On Sunday March 24, just before the summit was due to take place, a massive protest estimated to be over one million strong took place in the Syrian capital of Damascus, to oppose Saudi Arabia’s proposed normalisation of relations with Israel. The Syrian regime was most critical of the Saudi initiative.

The two-day summit took place as planned and approved the Saudi proposal, but it still carries little weight. Arafat was prevented from making a televised address to the conference on the first day by its Lebanese hosts, prompting an angry walkout by the Palestinian delegation. In total, out of 22 Arab League states, a dozen leaders were absent including America’s key allies, President Hosni Mubarak of Egypt and King Abdullah II of Jordan. Both states have signed peace treaties with Israel, but Mubarak, in a clear signal to the US of Arab disaffection, said he no longer had any confidence in the Israelis.

Crown Prince Abdullah of Saudi Arabia was forced to strengthen his original proposals by insisting on complete Israeli withdrawal from all the Occupied Territories, the ceding of East Jerusalem as the capital of a Palestinian state and considering the right of return to Israel for Palestinian refugees.

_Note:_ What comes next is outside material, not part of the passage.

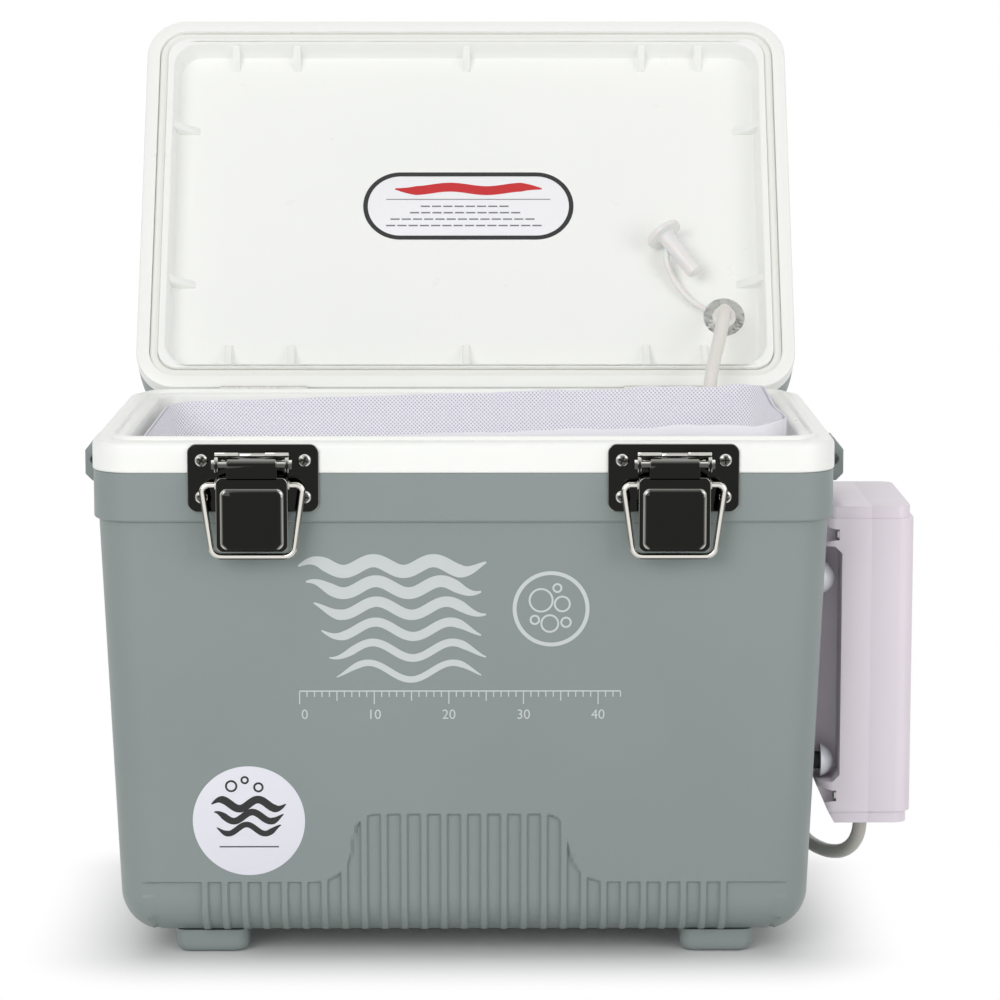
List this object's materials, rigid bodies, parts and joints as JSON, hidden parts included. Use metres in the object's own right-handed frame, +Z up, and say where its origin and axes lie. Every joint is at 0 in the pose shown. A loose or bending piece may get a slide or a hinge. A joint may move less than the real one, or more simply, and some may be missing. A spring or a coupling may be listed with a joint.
{
  "type": "aerated bait bucket",
  "caption": "Insulated rectangular live bait box with hinged lid, two draw latches, net bag and a battery air pump on its side.",
  "frame": {"origin": "centre of the box's footprint on the floor, under the feet", "axes": "+X to the right seen from the front, towards the pump; +Y to the back, towards the hinges; +Z up"},
  "size_m": [0.346, 0.3294, 0.3776],
  "materials": {
    "grey_plastic": "moulded, satin",
    "white_plastic": "moulded, smooth",
    "foam": "cast foam",
    "polished_steel": "polished",
    "steel": "plain",
    "sticker": "printed film",
    "black_plastic": "moulded",
    "stud_plastic": "moulded, smooth",
    "black_rubber": "moulded",
    "pump_plastic": "moulded, satin",
    "cell_jacket": "printed sleeve",
    "board": "solder mask",
    "hose": "silicone",
    "stone": "sintered grit",
    "net": "fine mesh",
    "gasket": "foam strip",
    "clear_silicone": "translucent silicone"
  },
  "bodies": {
    "box": {"outer_shell": "grey_plastic", "foam_core": "foam", "inner_liner": "white_plastic", "foot_front_left": "grey_plastic", "foot_front_right": "grey_plastic", "foot_rear_left": "grey_plastic", "foot_rear_right": "grey_plastic", "foot_screws": "steel", "strap_lug_left": "grey_plastic", "strap_lug_right": "grey_plastic", "strap_lug_screws": "steel", "latch_plate_left": "polished_steel", "latch_plate_right": "polished_steel", "latch_screws": "polished_steel", "lever_pins": "polished_steel", "hinge_body_leaf_left": "polished_steel", "hinge_body_leaf_right": "polished_steel", "hinge_pins": "steel", "hinge_body_screws": "polished_steel", "round_sticker": "sticker", "pump_bracket": "black_plastic", "pump_studs": "stud_plastic", "stud_bushes": "black_rubber", "pump_case_inner": "pump_plastic", "pump_case_outer": "pump_plastic", "pump_case_screws": "steel", "pump_case_seal": "black_rubber", "battery_upper": "cell_jacket", "battery_lower": "cell_jacket", "battery_contacts": "steel", "pump_motor": "steel", "air_head": "white_plastic", "diaphragm": "black_rubber", "circuit_board": "board", "air_hose_outer": "hose", "air_hose_inner": "hose", "airstone": "stone", "bait_net": "net"},
    "lid": {"lid_shell": "grey_plastic", "lid_foam": "foam", "lid_liner": "white_plastic", "lid_gasket": "gasket", "lid_label": "sticker", "port_grommet": "clear_silicone", "port_plug": "clear_silicone", "keeper_left": "polished_steel", "keeper_right": "polished_steel", "keeper_screws": "polished_steel", "hinge_lid_leaf_left": "polished_steel", "hinge_lid_leaf_right": "polished_steel", "hinge_lid_screws": "polished_steel"},
    "lever_left": {"latch_lever_left": "polished_steel"},
    "sleeve_left": {"bail_sleeve_left": "polished_steel"},
    "bail_left": {"latch_bail_left": "polished_steel"},
    "lever_right": {"latch_lever_right": "polished_steel"},
    "sleeve_right": {"bail_sleeve_right": "polished_steel"},
    "bail_right": {"latch_bail_right": "polished_steel"},
    "eccentric": {"motor_eccentric": "white_plastic"},
    "rod": {"diaphragm_rod": "white_plastic"},
    "switch": {"switch_knob": "black_plastic"}
  },
  "joints": [
    {"name": "lid_hinge", "type": "hinge", "parent": "box", "child": "lid", "pos_m": [0, 0.0974, 0.2128], "axis": [1, 0, 0], "range_deg": [0, 120], "deforming": ["air_hose_outer", "air_hose_inner"]},
    {"name": "latch_lever_left", "type": "hinge", "parent": "box", "child": "lever_left", "pos_m": [-0.0835, -0.1026, 0.2062], "axis": [-1, 0, 0], "range_deg": [0, 120]},
    {"name": "bail_sleeve_left", "type": "hinge", "parent": "lever_left", "child": "sleeve_left", "pos_m": [-0.0835, -0.101, 0.198], "axis": [-1, 0, 0], "range_deg": [-120, 0]},
    {"name": "latch_bail_left", "type": "hinge", "parent": "sleeve_left", "child": "bail_left", "pos_m": [-0.0835, -0.101, 0.198], "axis": [-1, 0, 0], "range_deg": [0, 193]},
    {"name": "latch_lever_right", "type": "hinge", "parent": "box", "child": "lever_right", "pos_m": [0.0835, -0.1026, 0.2062], "axis": [-1, 0, 0], "range_deg": [0, 120]},
    {"name": "bail_sleeve_right", "type": "hinge", "parent": "lever_right", "child": "sleeve_right", "pos_m": [0.0835, -0.101, 0.198], "axis": [-1, 0, 0], "range_deg": [-120, 0]},
    {"name": "latch_bail_right", "type": "hinge", "parent": "sleeve_right", "child": "bail_right", "pos_m": [0.0835, -0.101, 0.198], "axis": [-1, 0, 0], "range_deg": [0, 193]},
    {"name": "motor_spin", "type": "hinge", "parent": "box", "child": "eccentric", "pos_m": [0.168, -0.0135, 0.1187], "axis": [1, 0, 0], "continuous": true},
    {"name": "diaphragm_slide", "type": "slide", "parent": "box", "child": "rod", "axis": [0, 0, 1], "range_m": [-0.0015, 0.0015], "stiffness_N_per_m": 200, "deforming": ["diaphragm"]},
    {"name": "switch_slide", "type": "slide", "parent": "box", "child": "switch", "axis": [0, 0, -1], "range_m": [0, 0.005]}
  ],
  "couplings": [
    {"joint": "bail_sleeve_left", "follows": "latch_lever_left", "ratio": -1},
    {"joint": "bail_sleeve_right", "follows": "latch_lever_right", "ratio": -1}
  ]
}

He explicitly attacked Sharon, stating, “I found out that everyone wants this proposal except for one person.”

To make matters worse for the US the summit also stressed the Arab powers “total rejection of any attack on Iraq”. At the summit Iraq had signaled a rapprochement with Kuwait, in return for which the summit called for the immediate lifting of sanctions and “welcomed Iraq’s confirmation to respect the independence, sovereignty and security of the state of Kuwait”.

Sharon’s government dismissed the summit declaration out of hand as a “non starter” that would mean “the destruction of the state of Israel”. Its full answer will be measured by the severity of its response to the Hamas bombing, which is expected to be exceedingly violent. Fears of an immediate invasion of Ramallah have already prompted Arafat to promise an immediate and unconditional ceasefire.